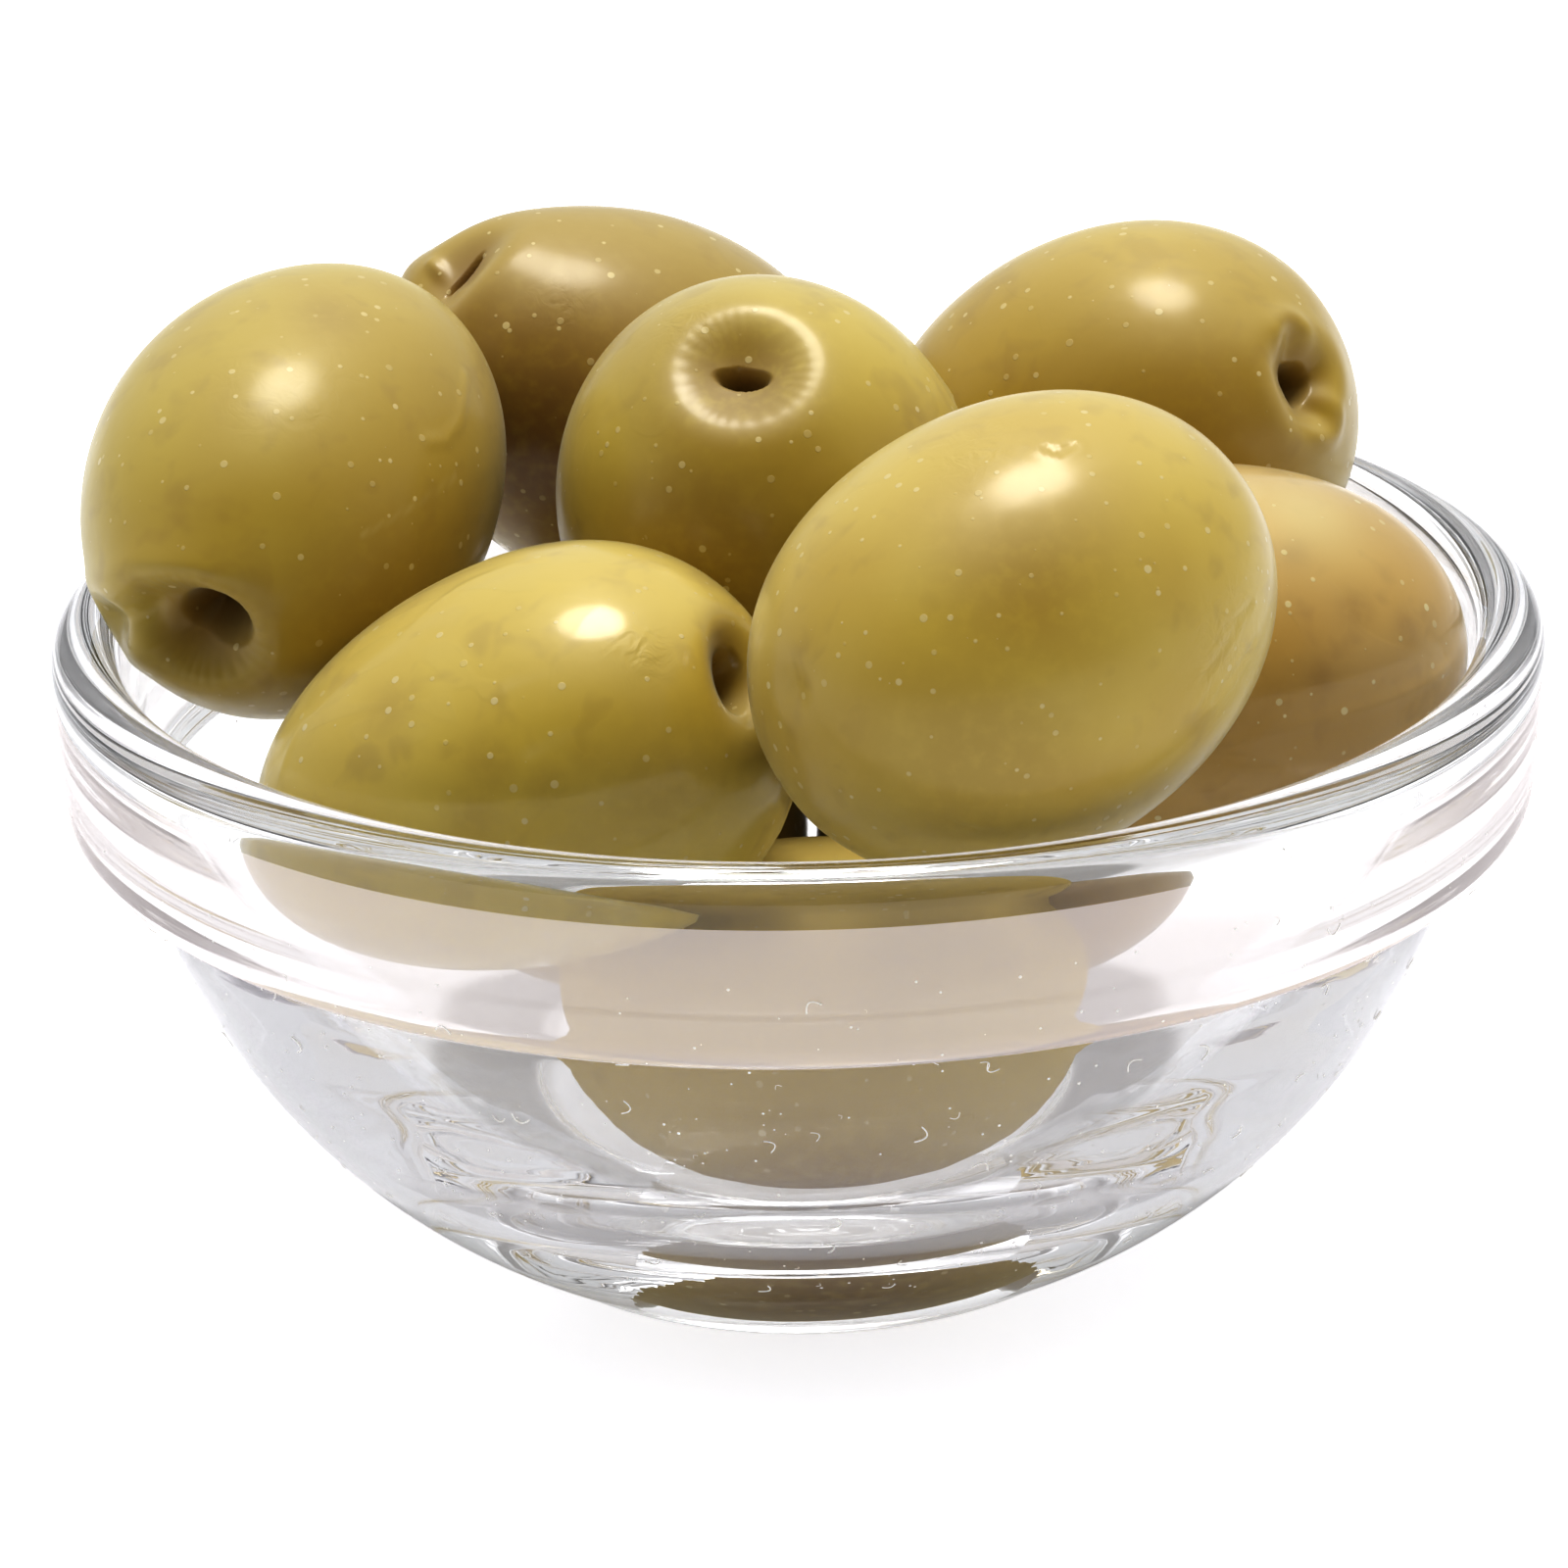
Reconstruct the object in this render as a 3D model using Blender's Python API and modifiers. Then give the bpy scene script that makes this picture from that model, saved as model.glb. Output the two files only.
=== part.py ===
"""A small clear glass bowl heaped with ten pitted green olives.

Lengths are in metres and +Z is up. The origin is the middle of the bowl's flat foot, and -Y is the front.
"""

import math

import bmesh
import bpy

MM = 0.001

# Bowl: driving dimensions
RIM_RADIUS = 30.0 * MM
BOWL_HEIGHT = 26.8 * MM
RIM_ROUND = 1.4 * MM
BAND_FOOT_RADIUS = 29.6 * MM
BAND_FOOT_HEIGHT = 18.4 * MM
BAND_FOOT_ROUND = 1.6 * MM
BODY_ARC_RADIUS = 26.1 * MM
BODY_ARC_OFFSET = 1.5 * MM
BODY_ARC_HEIGHT = 24.1 * MM
INNER_RADIUS = 27.3 * MM
INNER_HEIGHT = 28.0 * MM
FLOOR_THICKNESS = 3.0 * MM
FOOT_ROUND = 0.4 * MM

# Olives: what they share
HOLE_LIP_RADIUS = 3.1 * MM
HOLE_LIP_ROUND = 0.9 * MM
HOLE_DEPTH = 4.2 * MM
HOLE_TAPER = 0.75

# Fineness of the turned shapes
BOWL_STEPS = 60
OLIVE_STEPS = 20
OLIVE_RINGS = 12
MERGE_DISTANCE = 0.00001

# Olives: where each one lies
#   centre: its middle, in millimetres
#   turn: compass direction of the pitted end, in degrees from +X towards +Y
#   lift: how far the pitted end points up, in degrees
#   length, width: its size, in millimetres
#   taper: how much wider the pitted end is than the other
#   fullness: 2 is an ellipse, more has blunter ends
#   skin: colour of the skin
YELLOW_GREEN = (0.42, 0.34, 0.07)
OLIVE_GREEN = (0.35, 0.28, 0.06)
BROWN_GREEN = (0.33, 0.23, 0.07)

OLIVES = {
    "olive_left": dict(
        centre=(-20.1, 1.5, 31.4), turn=-109, lift=-16, length=22.0, width=16.4,
        taper=0.00, fullness=2.0, skin=OLIVE_GREEN,
    ),
    "olive_back_left": dict(
        centre=(-6.9, 18.2, 29.2), turn=-160, lift=31, length=21.5, width=16.0,
        taper=-0.05, fullness=2.1, skin=BROWN_GREEN,
    ),
    "olive_centre": dict(
        centre=(-1.0, 2.1, 29.8), turn=-103, lift=57, length=20.7, width=17.0,
        taper=0.05, fullness=2.1, skin=OLIVE_GREEN,
    ),
    "olive_front_left": dict(
        centre=(-10.7, -12.9, 24.6), turn=0, lift=21, length=21.7, width=16.4,
        taper=0.10, fullness=2.1, skin=YELLOW_GREEN,
    ),
    "olive_front_right": dict(
        centre=(8.2, -18.3, 32.0), turn=-158, lift=-26, length=21.0, width=17.3,
        taper=0.03, fullness=2.1, skin=YELLOW_GREEN,
    ),
    "olive_back_right": dict(
        centre=(13.3, 13.4, 29.3), turn=-19, lift=21, length=20.5, width=16.6,
        taper=0.07, fullness=2.1, skin=OLIVE_GREEN,
    ),
    "olive_right": dict(
        centre=(16.4, -3.3, 24.9), turn=-166, lift=-2, length=21.2, width=16.5,
        taper=0.07, fullness=2.0, skin=BROWN_GREEN,
    ),
    "olive_low_front": dict(
        centre=(0.8, -9.1, 11.4), turn=174, lift=-3, length=21.6, width=16.0,
        taper=0.02, fullness=2.2, skin=OLIVE_GREEN,
    ),
    "olive_low_back_left": dict(
        centre=(-8.0, 8.0, 13.3), turn=88, lift=40, length=20.9, width=16.6,
        taper=0.01, fullness=2.1, skin=OLIVE_GREEN,
    ),
    "olive_low_back_right": dict(
        centre=(8.8, 7.2, 13.1), turn=98, lift=23, length=20.6, width=16.2,
        taper=0.00, fullness=2.1, skin=BROWN_GREEN,
    ),
}

# Finishes
GLASS_COLOUR = (0.96, 0.98, 0.97)
GLASS_ROUGHNESS = 0.02
GLASS_IOR = 1.5
SKIN_ROUGHNESS = 0.28


def clear_scene():
    for obj in list(bpy.data.objects):
        bpy.data.objects.remove(obj, do_unlink=True)


def arc(centre, radius, start, end, count):
    """Points of an arc in the (radius, height) plane, its angles in degrees from the outward direction."""
    points = []
    for index in range(count + 1):
        angle = math.radians(start + (end - start) * index / count)
        points.append((centre[0] + radius * math.cos(angle), centre[1] + radius * math.sin(angle)))
    return points


def turned(name, profile, steps, collection):
    """A solid turned about its own Z axis from a profile that starts and ends on that axis."""
    mesh = bpy.data.meshes.new(name)
    edges = [(index, index + 1) for index in range(len(profile) - 1)]
    mesh.from_pydata([(radius, 0.0, height) for radius, height in profile], edges, [])
    obj = bpy.data.objects.new(name, mesh)
    collection.objects.link(obj)
    screw = obj.modifiers.new("Turn", "SCREW")
    screw.axis = "Z"
    screw.angle = math.tau
    screw.steps = steps
    screw.render_steps = steps
    screw.use_merge_vertices = True
    screw.merge_threshold = MERGE_DISTANCE
    screw.use_smooth_shade = True
    return obj


def bowl_profile():
    """From the middle of the inner floor up the inside, over the rim and down the outside to the foot."""
    floor_drop = INNER_HEIGHT - FLOOR_THICKNESS
    floor_angle = -math.degrees(math.asin(floor_drop / INNER_RADIUS))
    rim_centre = (RIM_RADIUS - RIM_ROUND, BOWL_HEIGHT - RIM_ROUND)
    rim_inner_angle = -math.degrees(math.asin((INNER_HEIGHT - rim_centre[1]) / INNER_RADIUS))
    inside = arc((0.0, INNER_HEIGHT), INNER_RADIUS, floor_angle, rim_inner_angle - 2.0, 10)
    rim = arc(rim_centre, RIM_ROUND, 180.0, 0.0, 6)

    foot_centre = (BAND_FOOT_RADIUS - BAND_FOOT_ROUND, BAND_FOOT_HEIGHT + BAND_FOOT_ROUND)
    band = arc(foot_centre, BAND_FOOT_ROUND, 0.0, -90.0, 3)

    body_centre = (BODY_ARC_OFFSET, BODY_ARC_HEIGHT)
    body_top = -math.degrees(math.asin((BODY_ARC_HEIGHT - BAND_FOOT_HEIGHT) / BODY_ARC_RADIUS))
    body_foot = -math.degrees(math.asin((BODY_ARC_HEIGHT - FOOT_ROUND) / BODY_ARC_RADIUS))
    body = arc(body_centre, BODY_ARC_RADIUS, body_top, body_foot, 9)
    foot_edge = (body[-1][0] - FOOT_ROUND, 0.0)
    return [(0.0, FLOOR_THICKNESS)] + inside + rim + band + body + [foot_edge, (0.0, 0.0)]


def olive_point(olive, angle):
    """A point of the skin's outline. The angle runs from 0 at the pitted end to 180 degrees at the other."""
    power = 2.0 / olive["fullness"]
    along = math.copysign(abs(math.cos(angle)) ** power, math.cos(angle))
    across = math.sin(angle) ** power * (1.0 + olive["taper"] * along)
    return across * olive["width"] / 2 * MM, along * olive["length"] / 2 * MM


def olive_profile(olive):
    """From the bottom of the pit hole up its wall, over the lip and down the skin to the far end."""
    end_radius = olive["width"] / 2 * MM * (1.0 + olive["taper"])
    lip_angle = math.asin((HOLE_LIP_RADIUS / end_radius) ** (olive["fullness"] / 2))
    lip = olive_point(olive, lip_angle)
    ahead = olive_point(olive, lip_angle + 0.01)
    slope = math.degrees(math.atan2(lip[1] - ahead[1], ahead[0] - lip[0]))
    tilt = math.radians(slope)
    round_centre = (
        lip[0] - HOLE_LIP_ROUND * math.sin(tilt),
        lip[1] - HOLE_LIP_ROUND * math.cos(tilt),
    )
    hole_radius = round_centre[0] - HOLE_LIP_ROUND
    hole_bottom = olive["length"] / 2 * MM - HOLE_DEPTH
    hole = [(0.0, hole_bottom), (hole_radius * HOLE_TAPER, hole_bottom + 0.3 * MM)]
    rounding = arc(round_centre, HOLE_LIP_ROUND, 180.0, 90.0 - slope, 3)
    skin = []
    for index in range(1, OLIVE_RINGS):
        share = index / OLIVE_RINGS
        skin.append(olive_point(olive, lip_angle + (math.pi - lip_angle) * share))
    return hole + rounding + skin + [(0.0, -olive["length"] / 2 * MM)]


def material(name, colour, roughness, transmission=0.0, ior=1.45):
    made = bpy.data.materials.new(name)
    made.use_nodes = True
    shader = made.node_tree.nodes["Principled BSDF"]
    shader.inputs["Base Color"].default_value = (*colour, 1.0)
    shader.inputs["Roughness"].default_value = roughness
    shader.inputs["Metallic"].default_value = 0.0
    shader.inputs["Transmission Weight"].default_value = transmission
    shader.inputs["IOR"].default_value = ior
    return made


def make_bowl(collection):
    bowl = turned("glass_bowl", bowl_profile(), BOWL_STEPS, collection)
    bowl.data.materials.append(
        material("clear_glass", GLASS_COLOUR, GLASS_ROUGHNESS, transmission=1.0, ior=GLASS_IOR)
    )
    return bowl


def make_olive(name, olive, collection):
    """One olive, turned about its long axis, which is then tilted and swung to where it lies."""
    obj = turned(name, olive_profile(olive), OLIVE_STEPS, collection)
    obj.location = [value * MM for value in olive["centre"]]
    obj.rotation_euler = (0.0, math.radians(90 - olive["lift"]), math.radians(olive["turn"]))
    obj.data.materials.append(material(name + "_skin", olive["skin"], SKIN_ROUGHNESS))
    return obj


def face_outward(obj):
    """Makes the turned solid a plain mesh whose faces all point out, smooth but for its true edges."""
    graph = bpy.context.evaluated_depsgraph_get()
    mesh = bpy.data.meshes.new_from_object(obj.evaluated_get(graph))
    solid = bmesh.new()
    solid.from_mesh(mesh)
    bmesh.ops.remove_doubles(solid, verts=solid.verts, dist=MERGE_DISTANCE)
    bmesh.ops.recalc_face_normals(solid, faces=solid.faces)
    solid.to_mesh(mesh)
    solid.free()
    mesh.shade_smooth()
    mesh.set_sharp_from_angle(angle=math.radians(50))
    obj.modifiers.clear()
    obj.data = mesh


def build():
    clear_scene()
    collection = bpy.data.collections.new("bowl_of_olives")
    bpy.context.scene.collection.children.link(collection)
    make_bowl(collection)
    for name, olive in OLIVES.items():
        make_olive(name, olive, collection)
    bpy.context.view_layer.update()
    for obj in collection.objects:
        face_outward(obj)


build()
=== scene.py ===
"""A small clear glass bowl heaped with pitted green olives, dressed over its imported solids.

Lengths are in metres, +Z is up and -Y is the front. Sizes of the olives are written in millimetres,
because their spots, dents and folds are easier to read that way.
"""
import math

import bmesh
import bpy
import numpy as np
from mathutils import Matrix, Vector
from mathutils.bvhtree import BVHTree


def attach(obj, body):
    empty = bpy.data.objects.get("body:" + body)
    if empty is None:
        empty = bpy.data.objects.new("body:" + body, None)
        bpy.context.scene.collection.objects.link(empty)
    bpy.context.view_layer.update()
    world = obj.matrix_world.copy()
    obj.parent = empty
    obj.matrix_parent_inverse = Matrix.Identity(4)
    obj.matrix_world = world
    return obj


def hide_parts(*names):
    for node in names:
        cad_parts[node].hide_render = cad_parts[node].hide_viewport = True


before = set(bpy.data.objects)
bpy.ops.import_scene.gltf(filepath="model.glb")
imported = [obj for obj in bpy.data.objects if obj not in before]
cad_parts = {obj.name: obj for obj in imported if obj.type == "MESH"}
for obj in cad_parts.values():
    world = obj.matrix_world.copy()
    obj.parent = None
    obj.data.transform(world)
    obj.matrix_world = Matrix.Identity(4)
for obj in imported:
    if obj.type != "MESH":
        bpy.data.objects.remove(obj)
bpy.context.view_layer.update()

MM = 0.001


# Camera and picture frame
# The photograph is a level-headed product shot from a little above, with a long lens.
# It is set first, because spots on the olives are named by where the photograph shows them.
PHOTO_SIZE = 1600
LENS_MM = 200.4
SENSOR_MM = 36.0
CAMERA_DISTANCE = 330.0
CAMERA_HEIGHT = 146.2
CAMERA_PITCH = 0.368
CAMERA_ROLL = -0.0183
CAMERA_YAW = -0.002


def camera_axes():
    """Unit vectors that point right, up and forward in the picture."""
    cos_pitch = math.cos(CAMERA_PITCH)
    forward = Vector((
        math.sin(CAMERA_YAW) * cos_pitch,
        math.cos(CAMERA_YAW) * cos_pitch,
        -math.sin(CAMERA_PITCH),
    ))
    level = Vector((math.cos(CAMERA_YAW), -math.sin(CAMERA_YAW), 0.0))
    upright = level.cross(forward)
    right = math.cos(CAMERA_ROLL) * level + math.sin(CAMERA_ROLL) * upright
    up = -math.sin(CAMERA_ROLL) * level + math.cos(CAMERA_ROLL) * upright
    return right, up, forward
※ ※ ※
Write the lines again exactly, beginning at the line that has "for name, olive" and stopping after the line that has "before = set(bpy.data.objects)"; include no other lines.

RESPONSE TO THE EXERCISE:
    for name, olive in OLIVES.items():
        make_olive(name, olive, collection)
    bpy.context.view_layer.update()
    for obj in collection.objects:
        face_outward(obj)


build()
=== scene.py ===
"""A small clear glass bowl heaped with pitted green olives, dressed over its imported solids.

Lengths are in metres, +Z is up and -Y is the front. Sizes of the olives are written in millimetres,
because their spots, dents and folds are easier to read that way.
"""
import math

import bmesh
import bpy
import numpy as np
from mathutils import Matrix, Vector
from mathutils.bvhtree import BVHTree


def attach(obj, body):
    empty = bpy.data.objects.get("body:" + body)
    if empty is None:
        empty = bpy.data.objects.new("body:" + body, None)
        bpy.context.scene.collection.objects.link(empty)
    bpy.context.view_layer.update()
    world = obj.matrix_world.copy()
    obj.parent = empty
    obj.matrix_parent_inverse = Matrix.Identity(4)
    obj.matrix_world = world
    return obj


def hide_parts(*names):
    for node in names:
        cad_parts[node].hide_render = cad_parts[node].hide_viewport = True


before = set(bpy.data.objects)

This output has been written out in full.